Herbs, Spices, and Seasonings

Even among strict carnivore followers, salt and black pepper are almost universally considered acceptable. Beyond that, the rules vary by personal preference. More relaxed versions of the diet open the door to herbs and spices like turmeric, basil, bay leaf, sage, and thyme. These are plant-derived, but the amounts used are so small that most practitioners consider the antinutrient exposure negligible.

The bigger concern with seasonings is hidden ingredients. Many spice blends, sauces, and condiments contain added sugars, corn syrup, soy, or seed oils. If you’re using seasonings on carnivore, reading labels matters more than debating whether garlic powder technically violates the rules. Plain, single-ingredient spices without added sweeteners are the safest bet if you’re trying to stay close to the framework.

What Happens Without Any Vegetables

The most common concern about cutting all plant foods is digestion. Vegetables are a primary source of dietary fiber, and lower fiber intake has been associated with higher rates of constipation in U.S. adults. Some people transitioning to carnivore do experience digestive changes, particularly in the first few weeks as the gut adapts to a dramatically different macronutrient profile.

However, the relationship between fiber and digestive health is less straightforward than most people assume. Some carnivore followers report that their digestion actually improves after an adaptation period, with less bloating and more regular bowel movements than they experienced on a higher-fiber diet. Surveys of long-term carnivore dieters have found high satisfaction rates with few self-reported adverse effects. Individual responses vary considerably, and there’s limited long-term clinical data on fully plant-free diets.

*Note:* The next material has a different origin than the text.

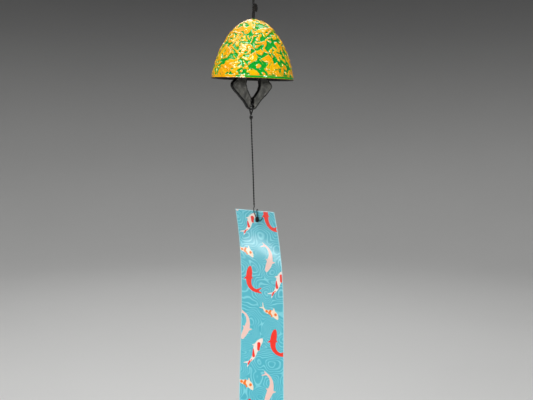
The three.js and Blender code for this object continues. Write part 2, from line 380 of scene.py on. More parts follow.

Blood markers are another area worth noting. An exploratory study of carnivore diet followers in Germany found a median LDL cholesterol of 256 mg/dL while on the diet, which is well above the conventional target of under 100 to 130 mg/dL. Median HDL cholesterol was 78 mg/dL, which is considered protective. The median CRP, a marker of inflammation, was 0.10 mg/dL, which falls in the low-risk range. These numbers come from a small sample and shouldn’t be treated as definitive, but they reflect the kind of mixed picture that makes this diet controversial in clinical circles: potentially favorable inflammation markers alongside significantly elevated LDL.

Choosing Your Version

In practice, most carnivore dieters fall somewhere on a spectrum. At one end, strict “lion diet” followers eat only ruminant meat (beef, lamb, bison), salt, and water. At the other end, relaxed carnivore or animal-based eaters build their diet around meat and eggs but include low-toxicity fruits, some dairy, honey, and occasional spices. The vegetables that show up most often in these less restrictive versions are the botanical fruits listed above: squash, cucumbers, avocados, and peppers.

True leafy or root vegetables like spinach, kale, carrots, and potatoes are excluded across nearly all carnivore variations. If you find yourself wanting those foods regularly, you may be better served by a low-carb or ketogenic framework, which shares some of the same metabolic goals while allowing a wider range of plant foods. The carnivore diet, by design, is an elimination protocol. The question isn’t really which vegetables you can add, but how strictly you want to eliminate them and whether the tradeoffs match your individual health goals.